プールカード問題に関する雑感
先日Twitterで小学生の保護者の学校に対する愚痴ツイートが話題になっていました。
このツイートだけ見れば確かに杓子定規な対応であり、いわゆる「民間では~」という文句が出そうな内容に見えます。
しかし、学校の教員としてこの問題を考えると残念ながらこのツイ主の主張こそが無理筋であり、学校の対応は当然のものとなってしまいます。
プールカードとは
健康観察カード(プールカード)とはその日の学校のプールの授業に子供が参加してよいか、体調などの情報と保護者の意思を確認するカードです。
この学校では保護者のボールペンによる健康状態の記入と押印をもって保護者の意思確認とする、としていたようです。
ところが今回の場合、保護者の記入が鉛筆で書かれていたために不備があるとして子供をプールに入れず、見学扱いにしたということのようです。
どうしてこうした杓子定規な対応になったのでしょうか。
カードの偽装とプールの危険性
鉛筆での記入は生徒自身が書き換えをすることが可能です。
特にプールなどの「楽しい」と思われる授業や行事の場合、生徒本人の意思と健康状態や保護者の意思が相反するケースは往々にして起こり得ます。
そしてそうしたときに生徒がカードを保護者のサインであるかのように偽装するという可能性はゼロではありません。
今回の場合は押印であるため、なおさら学校側では誰が書いたものかの判断がつきません。
事故が起きないような事前の確認であるとともに、事故が起こった際に裁判などでの証拠ともなり得るため、安易に鉛筆記入を認めることはできないのです。
保護者に直接問い合わせればよい、という暴論
ツイートのリプの中にも、ならば保護者に直接電話をして確かめろ、という暴論が存在しました。
しかし、こうした対応は現実には不可能です。
小学校の一クラスを仮に30人としても、プールの時間までに全員のカードを確認し、参加の可否を決定しなければなりません。
授業は空き時間がないことがほとんどで、隙間の時間に確認しているのが実情です。
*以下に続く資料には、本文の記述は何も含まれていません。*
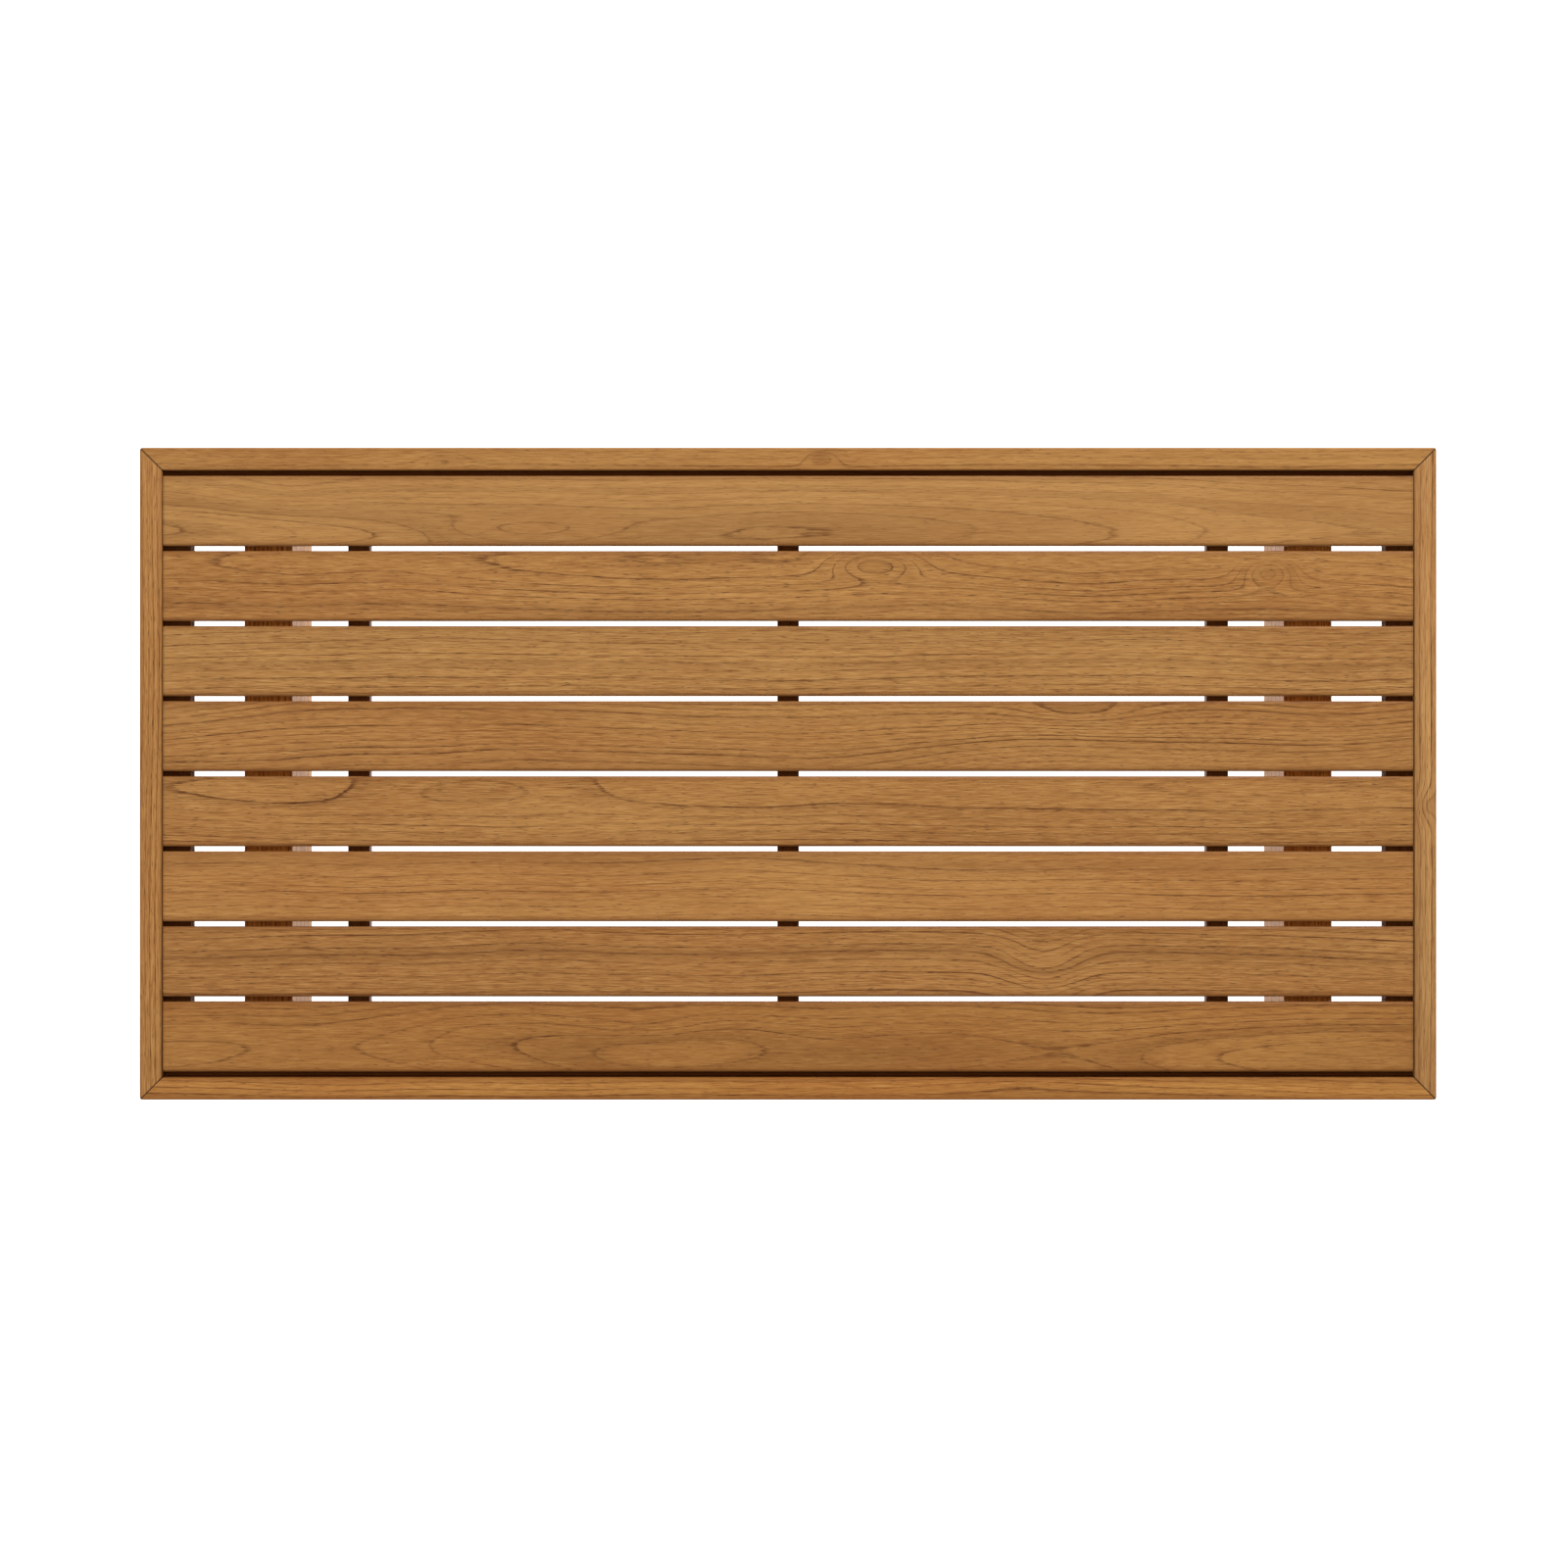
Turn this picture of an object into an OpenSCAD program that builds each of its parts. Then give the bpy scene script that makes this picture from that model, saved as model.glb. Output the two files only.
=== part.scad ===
// Slatted teak low table: a mitred frame holds a row of slats on cleats and battens,
// and two plank-built slab legs are braced under the side cleats.
// Millimetres, +Z up, origin on the floor under the middle of the top.
// Left is -X, right is +X, front is -Y and back is +Y. Slats are counted from the back,
// and the planks of a leg from its top.

/* [Table top] */
// Length of the mitred frame
top_l = 1200; // [1160:10:1320]
// Height of the top above the floor
height = 400; // [360:5:440]
// Number of slats
slat_count = 8; // [6:2:10]
// Width of one slat
slat_w = 65; // [62:1:70]
// Thickness of one slat
slat_t = 18; // [16:1:20]
// Gap between two slats
slat_gap = 4.5; // [3:0.5:7]
// Gap between an outer slat and the long frame board beside it
edge_gap = 5; // [3:0.5:6]
// Gap between a slat's end and the short frame board
end_gap = 1.5; // [1:0.5:3]

/* [Frame] */
// Thickness of the frame boards
frame_t = 21; // [20:1:24]
// Height of the frame boards
frame_h = 75; // [70:1:80]

/* [Supports under the slats] */
// Width of the cleats along the frame
cleat_w = 25; // [24:1:28]
// Height of the cleats along the long sides
side_cleat_h = 45; // [43:1:48]
// Height of the cleats across the ends
end_cleat_h = 57; // [50:1:57]
// Width of the three cross battens
batten_w = 20; // [18:1:24]
// Distance from the middle of the top to an outer cross batten
batten_x = 398; // [385:1:400]

/* [Slab legs] */
// Thickness of a slab leg
leg_t = 45; // [42:1:50]
// Distance from the middle of the top to a leg's outer face
leg_x = 507; // [504:1:512]
// Number of planks stacked in one leg
plank_count = 5; // [4:1:6]
// Height of the plastic glides under the legs
glide_h = 4; // [3:1:6]

/* [Hidden] */
// Inside of the frame, and the slat grid
inner_x = top_l / 2 - frame_t;
slat_pitch = slat_w + slat_gap;
inner_y = slat_count * slat_pitch / 2 - slat_gap / 2 + edge_gap;
top_w = 2 * (inner_y + frame_t);
slat_l = 2 * (inner_x - end_gap);

// Levels, from the top down
slat_z = height - slat_t;
side_cleat_z = slat_z - side_cleat_h;
frame_z = height - frame_h;
screw_line_z = slat_z - side_cleat_h / 2;

// Cleats and battens, in plan
side_cleat_y = inner_y - cleat_w / 2;
cross_l = 2 * (inner_y - cleat_w);
end_cleat_x = inner_x - cleat_w / 2;
support_x = [-end_cleat_x, -batten_x, 0, batten_x, end_cleat_x];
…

その間にも教室では様々なトラブルが発生しますし、その対応に追われています。
プールの時間が始まれば30人のわんぱく盛りの集団着替えさせ、管理しながら電話をすることなど到底できようがありません。
プールは危険である、という大前提を忘れてはいけない
前提として忘れてはいけないのは、プールは危険であるということです。
先日もスイミングスクールで死亡事故が発生しています。
学校内におけるプールの事故はそれほど多いわけではありませんが、過去にも実際に死亡事故が起きています。
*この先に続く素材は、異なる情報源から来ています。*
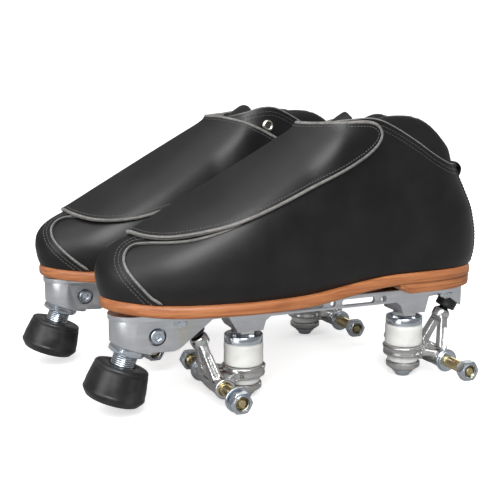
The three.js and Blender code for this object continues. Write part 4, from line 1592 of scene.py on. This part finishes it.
@dataclass
class ToeStop:
    """Adjustable toe stop: rubber, threaded stem and jam nut, built down its own axis."""

    tilt: float = 19.3
    meets_y: float = -49.9
    stem_radius: float = 8.0

    def on_axis(self, obj: Obj) -> Obj:
        """Sets a piece built on the Z axis onto the toe stop's leaning axis."""
        place = Matrix.Translation(Vector((0, self.meets_y, PLATE_TOP)) * MM)
        return settle(obj, place @ Matrix.Rotation(math.radians(-self.tilt), 4, "X"))

    def rubber(self) -> Obj:
        """The rubber stop with a moulded lip round its top."""
        return self.on_axis(turned("toe_stop", [
            (0, -60.3), (9, -60.3), (14.5, -60.25), (16.6, -60.0), (17.6, -59.5), (19.6, -57.0),
                                                (20.4, -55.9),
            (20.65, -55.2), (20.65, -54.4), (20.35, -53.9), (20.3, -53.0), (19.95, -49.0), (19.2, -45.0),
                                                (18.55, -41.2),
            (18.3, -39.8), (17.95, -39.5), (17.75, -39.2), (17.9, -38.8), (18.0, -38.2), (17.7, -37.3),
                                                (17.0, -36.6),
            (16.0, -36.3), (9.4, -36.3), (8.6, -36.9), (8.4, -46), (0, -46)], "stop", 72))

    def stem(self) -> Obj:
        """The threaded stem."""
        return self.on_axis(thread_rod("toe_stop_stem", self.stem_radius, -50.9, -13.0, 1.25, 0.4, "zinc",
                                       40))

    def jam_nut(self) -> Obj:
        """The jam nut under the housing."""
        return self.on_axis(nut("toe_stop_jam_nut", 22.0, -28.6, -23.65, 8.1, "zinc"))


# ---- truck -----------------------------------------------------------------------------------
def strut(start: Sequence[float], end: Sequence[float], wide: float, deep: float, swell: float = 1.0) -> Obj:
    """A square bar between two points, its far end scaled by swell."""
    a, b = Vector(start) * MM, Vector(end) * MM
    turn = Vector((0, 0, 1)).rotation_difference(b - a)
    bpy.ops.object.select_all(action="DESELECT")
    bpy.ops.mesh.primitive_cube_add(size=1, scale=(wide * MM, deep * MM, (b - a).length))
    obj = bpy.context.active_object
    settle(obj, obj.matrix_world.copy())
    for vertex in obj.data.vertices:
        if vertex.co.z > 0:
            vertex.co.x *= swell
            vertex.co.y *= swell
    obj.data.materials.append(Rack.get("cast"))
    return settle(obj, Matrix.Translation((a + b) / 2) @ turn.to_matrix().to_4x4())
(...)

2012年には京都の女子小学生が学校のプール授業中に溺死しました。
もちろん、そうした事故は確率としては決して高いわけではありません。
2012年~2021年の10年間で学校などの施設のプールでの志望者は14人、後遺障害は55人、全国の学校の在籍児童、生徒数から見ればごくわずかです。
しかし、何十人もの子供を自己無く管理することは決して容易でないことも事実です。
せめて、事故の危険性を上げるような対応だけはしてはいけない、と保護者として感じます。